Come abbiamo visto, il vivere aristocratico sia come eredità di nobiltà sia come nobiltà di spirito non solo ai nostri tempi è necessaria, ma direi che è anche di grande urgenza. Credo che pochi tempi siano imbarbariti come quelli attuali.
Il ritorno alle maniere, anche quelle dello spirito, non può che essere auspicato da tutti.
Nell’imbarbarimento generale, come ho già detto, ha certamente contribuito una certa influenza di una cultura americana deleteria, darsi del tu e chiamarsi per primo nome anche tra sconosciuti ha contribuito a cancellare quei livelli che sono importanti per il buon funzionamento di una società. E qui, sia ben chiaro, non stiamo parlando di superiore o inferiore, ci mancherebbe altro, ma semplicemente di dare a Cesare quello che è di Cesare.
Se qualcuno presumesse una mia snobberia, vorrei chiarire e ricordare due punti. Io vengo da una famiglia del popolo e sono felice di questo fatto.
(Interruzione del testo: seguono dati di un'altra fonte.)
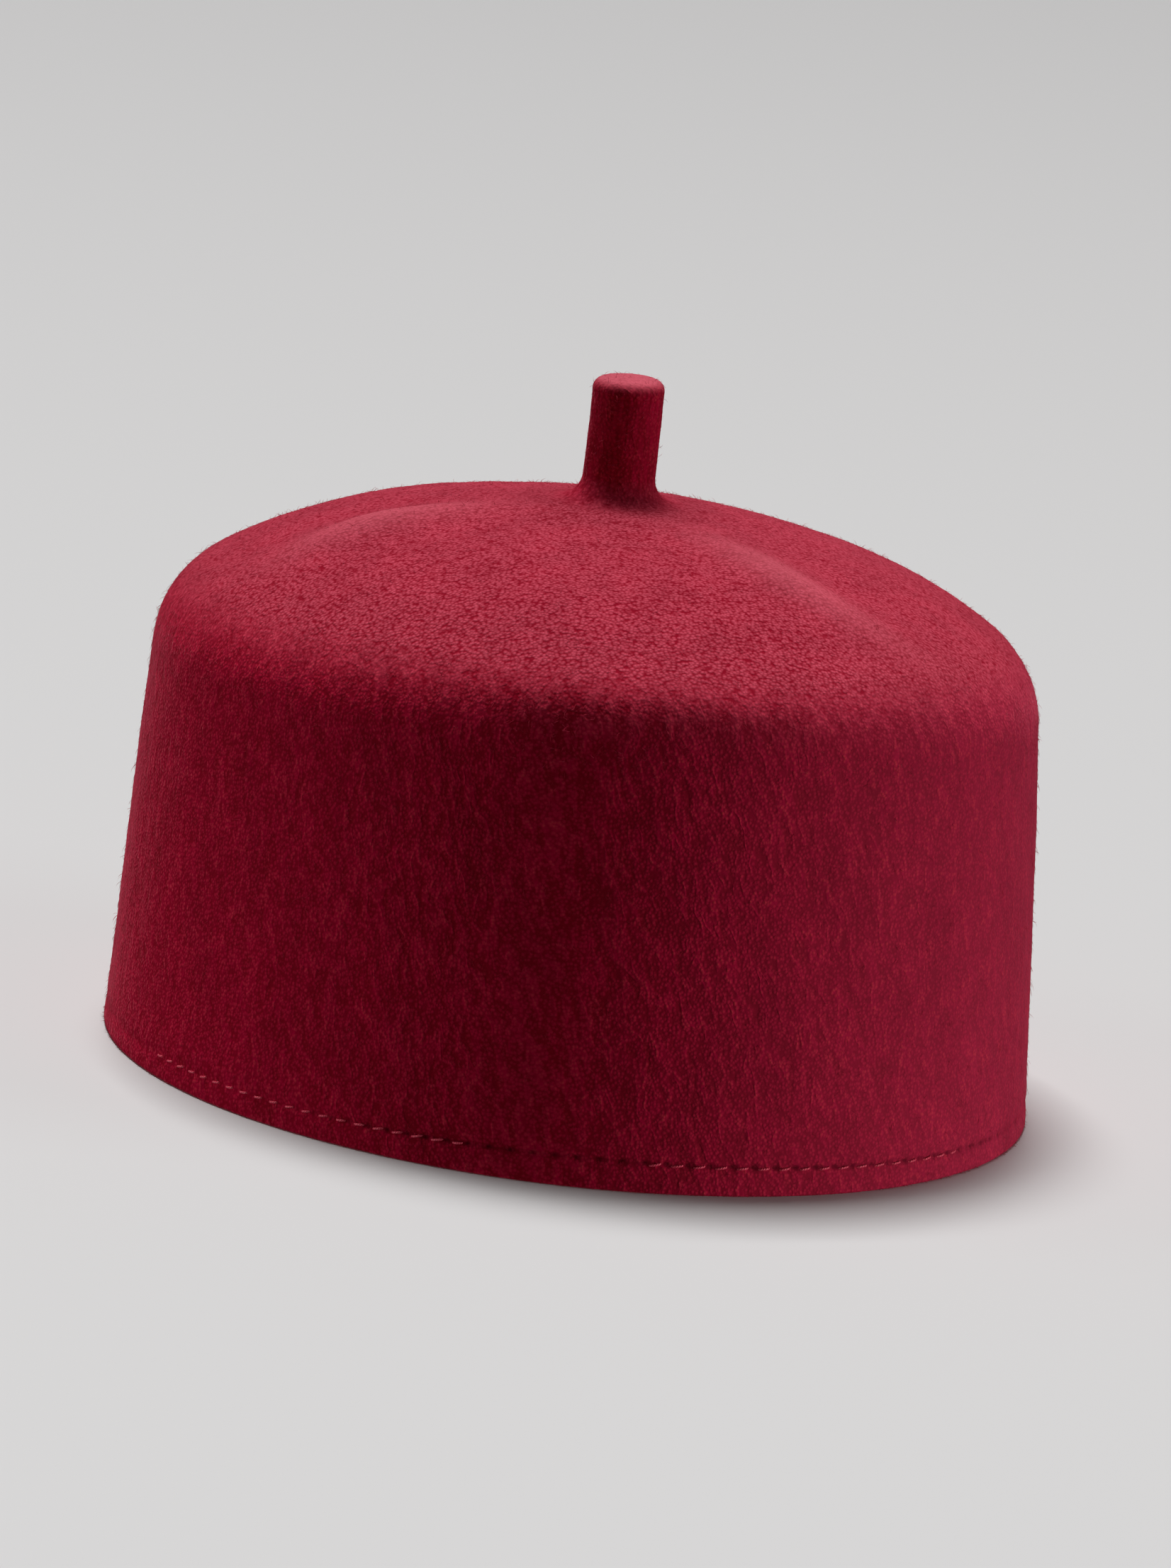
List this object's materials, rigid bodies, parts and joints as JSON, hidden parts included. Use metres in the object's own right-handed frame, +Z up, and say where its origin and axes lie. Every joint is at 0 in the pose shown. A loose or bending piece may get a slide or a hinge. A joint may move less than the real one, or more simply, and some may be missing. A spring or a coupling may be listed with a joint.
{
  "type": "igbo cap",
  "caption": "Oval moulded wool-felt cap with an upright wall, rounded shoulder, low domed crown and a felt stalk at its centre; worn on the head, rests on its hem.",
  "frame": {"origin": "centre of the oval hem, on the plane that the hem stands on", "axes": "+Z up through the stalk, -Y towards the brow, +Y towards the nape, X across the ears"},
  "size_m": [0.176, 0.2048, 0.1418],
  "materials": {
    "red_wool_felt": "thick red wool felt with a brushed, slightly fuzzy nap",
    "sewing_thread": "spun polyester sewing thread in a lighter red, on the hem stitches, which are in the visual model only"
  },
  "bodies": {
    "root": {"felt_cap": "red_wool_felt"}
  },
  "joints": []
}
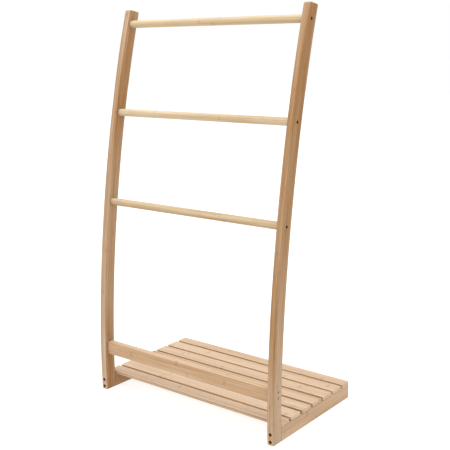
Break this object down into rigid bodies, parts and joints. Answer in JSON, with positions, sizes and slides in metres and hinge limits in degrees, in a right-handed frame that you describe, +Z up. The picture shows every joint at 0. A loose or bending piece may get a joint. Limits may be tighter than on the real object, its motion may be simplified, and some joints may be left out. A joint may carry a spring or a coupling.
{
  "type": "towel rack",
  "caption": "Free-standing wooden towel rack: curved uprights leaning back over a low slatted shelf, joined by round rungs and a flat cross rail.",
  "frame": {"origin": "centre of the rack's footprint, on the floor", "axes": "+X runs along the rungs, across the rack; +Y runs from the foot of the uprights to the far end of the shelf; +Z is up"},
  "size_m": [0.566, 0.3524, 1.0066],
  "materials": {
    "upright_bamboo": "satin oiled bamboo, laminated in strips",
    "rail_bamboo": "satin oiled bamboo",
    "slat_bamboo": "satin oiled bamboo, pale",
    "rung_bamboo": "satin oiled bamboo, pale",
    "dark_steel": "dark bronze-coloured screws",
    "pale_steel": "zinc-plated screws"
  },
  "bodies": {
    "root": {"cross_rail": "rail_bamboo", "left_cross_rail_lower_screw": "pale_steel", "left_cross_rail_upper_screw": "pale_steel", "left_foot_lower_screw": "dark_steel", "left_foot_upper_screw": "dark_steel", "left_lower_rung_screw": "dark_steel", "left_middle_rung_screw": "dark_steel", "left_side_rail": "rail_bamboo", "left_slat_1_screw": "pale_steel", "left_slat_2_screw": "pale_steel", "left_slat_3_screw": "pale_steel", "left_slat_4_screw": "pale_steel", "left_slat_5_screw": "pale_steel", "left_slat_6_screw": "pale_steel", "left_slat_7_screw": "pale_steel", "left_top_rung_screw": "dark_steel", "left_upright": "upright_bamboo", "lower_rung": "rung_bamboo", "middle_rung": "rung_bamboo", "right_cross_rail_lower_screw": "pale_steel", "right_cross_rail_upper_screw": "pale_steel", "right_foot_lower_screw": "dark_steel", "right_foot_upper_screw": "dark_steel", "right_lower_rung_screw": "dark_steel", "right_middle_rung_screw": "dark_steel", "right_side_rail": "rail_bamboo", "right_slat_1_screw": "pale_steel", "right_slat_2_screw": "pale_steel", "right_slat_3_screw": "pale_steel", "right_slat_4_screw": "pale_steel", "right_slat_5_screw": "pale_steel", "right_slat_6_screw": "pale_steel", "right_slat_7_screw": "pale_steel", "right_top_rung_screw": "dark_steel", "right_upright": "upright_bamboo", "slat_1": "slat_bamboo", "slat_2": "slat_bamboo", "slat_3": "slat_bamboo", "slat_4": "slat_bamboo", "slat_5": "slat_bamboo", "slat_6": "slat_bamboo", "slat_7": "slat_bamboo", "top_rung": "rung_bamboo"}
  },
  "joints": []
}
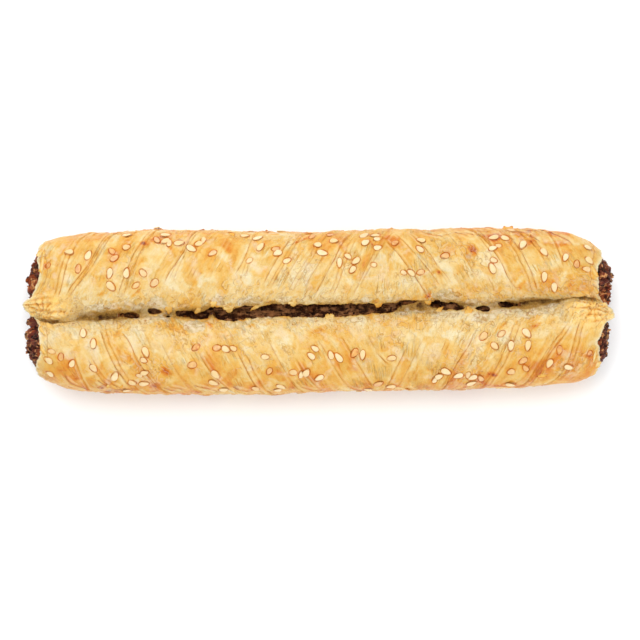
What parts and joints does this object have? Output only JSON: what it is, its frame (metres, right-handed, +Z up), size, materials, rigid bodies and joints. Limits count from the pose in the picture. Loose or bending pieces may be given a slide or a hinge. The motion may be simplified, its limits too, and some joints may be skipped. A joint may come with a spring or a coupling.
{
  "type": "puff pastry roll",
  "caption": "Long baked puff pastry roll in two side-by-side lobes, thin flaky crust cracked open along the valley, dark minced filling showing there and at both cut ends.",
  "frame": {"origin": "middle of the flat base that the roll rests on", "axes": "+X along the roll, +Y across the two lobes, +Z up out of the cracked top"},
  "size_m": [0.2, 0.0556, 0.0261],
  "materials": {
    "crust": "baked golden flaky dough, satin where oiled",
    "filling": "dark brown minced filling, moist",
    "seed": "hulled sesame seed, satin"
  },
  "bodies": {
    "root": {"crust": "crust", "filling": "filling"}
  },
  "joints": []
}
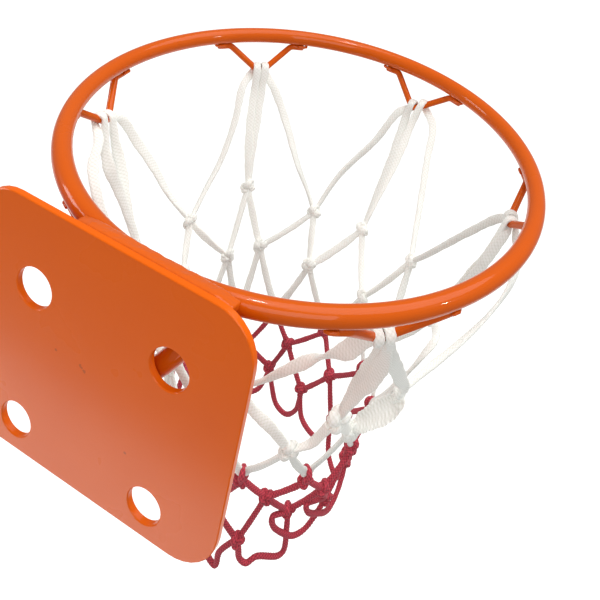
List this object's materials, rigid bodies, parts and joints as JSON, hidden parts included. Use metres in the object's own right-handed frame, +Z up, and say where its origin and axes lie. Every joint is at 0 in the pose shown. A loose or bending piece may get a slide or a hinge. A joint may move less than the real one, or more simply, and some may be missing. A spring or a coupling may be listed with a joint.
{
  "type": "mini basketball hoop",
  "caption": "Small round hoop of painted steel rod on a wall plate, with a bent rod brace, wire hooks and a knotted cord net for a ball to drop through.",
  "frame": {"origin": "middle of the plate's rear face, which lies against the wall", "axes": "+Y out from the wall along the ring's reach, +Z up, +X along the wall"},
  "size_m": [0.324, 0.3283, 0.2955],
  "materials": {
    "back_plate": "orange enamel, glossy",
    "ring_rod": "orange enamel, glossy",
    "brace_rod": "orange enamel, glossy",
    "ring_plate_weld": "weld bead under orange enamel, lumpy and glossy",
    "brace_foot_weld_upper": "weld bead under orange enamel, lumpy and glossy",
    "brace_foot_weld_lower": "weld bead under orange enamel, lumpy and glossy",
    "brace_end_weld_left": "weld bead under orange enamel, lumpy and glossy",
    "brace_end_weld_right": "weld bead under orange enamel, lumpy and glossy",
    "net_hook_1": "orange enamel, glossy",
    "net_hook_2": "orange enamel, glossy",
    "net_hook_3": "orange enamel, glossy",
    "net_hook_4": "orange enamel, glossy",
    "net_hook_5": "orange enamel, glossy",
    "net_hook_6": "orange enamel, glossy",
    "hook_weld_1_a": "weld bead under orange enamel, lumpy and glossy",
    "hook_weld_1_b": "weld bead under orange enamel, lumpy and glossy",
    "hook_weld_2_a": "weld bead under orange enamel, lumpy and glossy",
    "hook_weld_2_b": "weld bead under orange enamel, lumpy and glossy",
    "hook_weld_3_a": "weld bead under orange enamel, lumpy and glossy",
    "hook_weld_3_b": "weld bead under orange enamel, lumpy and glossy",
    "hook_weld_4_a": "weld bead under orange enamel, lumpy and glossy",
    "hook_weld_4_b": "weld bead under orange enamel, lumpy and glossy",
    "hook_weld_5_a": "weld bead under orange enamel, lumpy and glossy",
    "hook_weld_5_b": "weld bead under orange enamel, lumpy and glossy",
    "hook_weld_6_a": "weld bead under orange enamel, lumpy and glossy",
    "hook_weld_6_b": "weld bead under orange enamel, lumpy and glossy",
    "net_upper_white": "flat braided cord, matt",
    "net_lower_red": "round braided cord, matt"
  },
  "bodies": {
    "root": {"back_plate": "back_plate", "ring_rod": "ring_rod", "brace_rod": "brace_rod", "ring_plate_weld": "ring_plate_weld", "brace_foot_weld_upper": "brace_foot_weld_upper", "brace_foot_weld_lower": "brace_foot_weld_lower", "brace_end_weld_left": "brace_end_weld_left", "brace_end_weld_right": "brace_end_weld_right", "net_hook_1": "net_hook_1", "net_hook_2": "net_hook_2", "net_hook_3": "net_hook_3", "net_hook_4": "net_hook_4", "net_hook_5": "net_hook_5", "net_hook_6": "net_hook_6", "hook_weld_1_a": "hook_weld_1_a", "hook_weld_1_b": "hook_weld_1_b", "hook_weld_2_a": "hook_weld_2_a", "hook_weld_2_b": "hook_weld_2_b", "hook_weld_3_a": "hook_weld_3_a", "hook_weld_3_b": "hook_weld_3_b", "hook_weld_4_a": "hook_weld_4_a", "hook_weld_4_b": "hook_weld_4_b", "hook_weld_5_a": "hook_weld_5_a", "hook_weld_5_b": "hook_weld_5_b", "hook_weld_6_a": "hook_weld_6_a", "hook_weld_6_b": "hook_weld_6_b", "net_upper_white": "net_upper_white", "net_lower_red": "net_lower_red"}
  },
  "joints": []
}
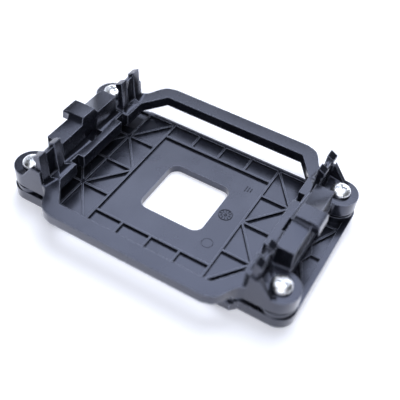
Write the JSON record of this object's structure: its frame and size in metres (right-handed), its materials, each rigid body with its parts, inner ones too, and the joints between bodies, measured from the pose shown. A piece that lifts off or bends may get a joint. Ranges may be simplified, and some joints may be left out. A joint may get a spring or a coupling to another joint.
{
  "type": "cpu cooler holder",
  "caption": "Clip-on cooler holder for a square processor socket: a retention frame with clip lugs and guide prongs, screwed through the board to a ribbed backplate with threaded inserts.",
  "frame": {"origin": "middle of the backplate's flat back face, on the line through the middle of the processor socket", "axes": "+X along the long side, through the two clip lugs; +Y across; +Z square to the board, from the backplate towards the cooler"},
  "size_m": [0.1096, 0.08, 0.0244],
  "materials": {
    "black_plastic": "fine satin grain",
    "insert_brass": "turned",
    "plated_steel": "bright nickel plate"
  },
  "bodies": {
    "holder": {"backplate": "black_plastic", "retention_frame": "black_plastic", "threaded_insert_1": "insert_brass", "threaded_insert_2": "insert_brass", "threaded_insert_3": "insert_brass", "threaded_insert_4": "insert_brass"},
    "screw_1": {"screw_1": "plated_steel"},
    "screw_2": {"screw_2": "plated_steel"},
    "screw_3": {"screw_3": "plated_steel"},
    "screw_4": {"screw_4": "plated_steel"}
  },
  "joints": [
    {"name": "screw_1_turn", "type": "hinge", "parent": "holder", "child": "screw_1", "pos_m": [0.048, 0.024, 0.0127], "axis": [0, 0, 1], "range_deg": [0, 1836]},
    {"name": "screw_2_turn", "type": "hinge", "parent": "holder", "child": "screw_2", "pos_m": [-0.048, 0.024, 0.0127], "axis": [0, 0, 1], "range_deg": [0, 1836]},
    {"name": "screw_3_turn", "type": "hinge", "parent": "holder", "child": "screw_3", "pos_m": [-0.048, -0.024, 0.0127], "axis": [0, 0, 1], "range_deg": [0, 1836]},
    {"name": "screw_4_turn", "type": "hinge", "parent": "holder", "child": "screw_4", "pos_m": [0.048, -0.024, 0.0127], "axis": [0, 0, 1], "range_deg": [0, 1836]}
  ]
}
Poi ho dedicato scritti a ricordare la bellezza e la nobiltà in certa civiltà contadina, ho trovato più garbo e gentilezza in tanti contadini che in certe persone più o meno istruite.
Dobbiamo tornare alla civiltà del buon gusto e dell’educazione, dobbiamo rifiutare la civiltà del cattivo gusto e della volgarità anche promossa dalle televisioni commerciali con riferimento speciale a quelle di un noto imprenditore con cui la destra pretende trovare la quadratura del cerchio.
Dobbiamo coltivarci riprendendo quanto diceva Confucio. La volgarità non serve a nessuno ma purtroppo accomuna molti. Dobbiamo ritornare soprattutto alle aristocrazie spirituali, in un tempo in cui c’è una crisi catastrofica della fede. Dobbiamo coltivare la bellezza, perché solo in questo modo essa ci coltiverà.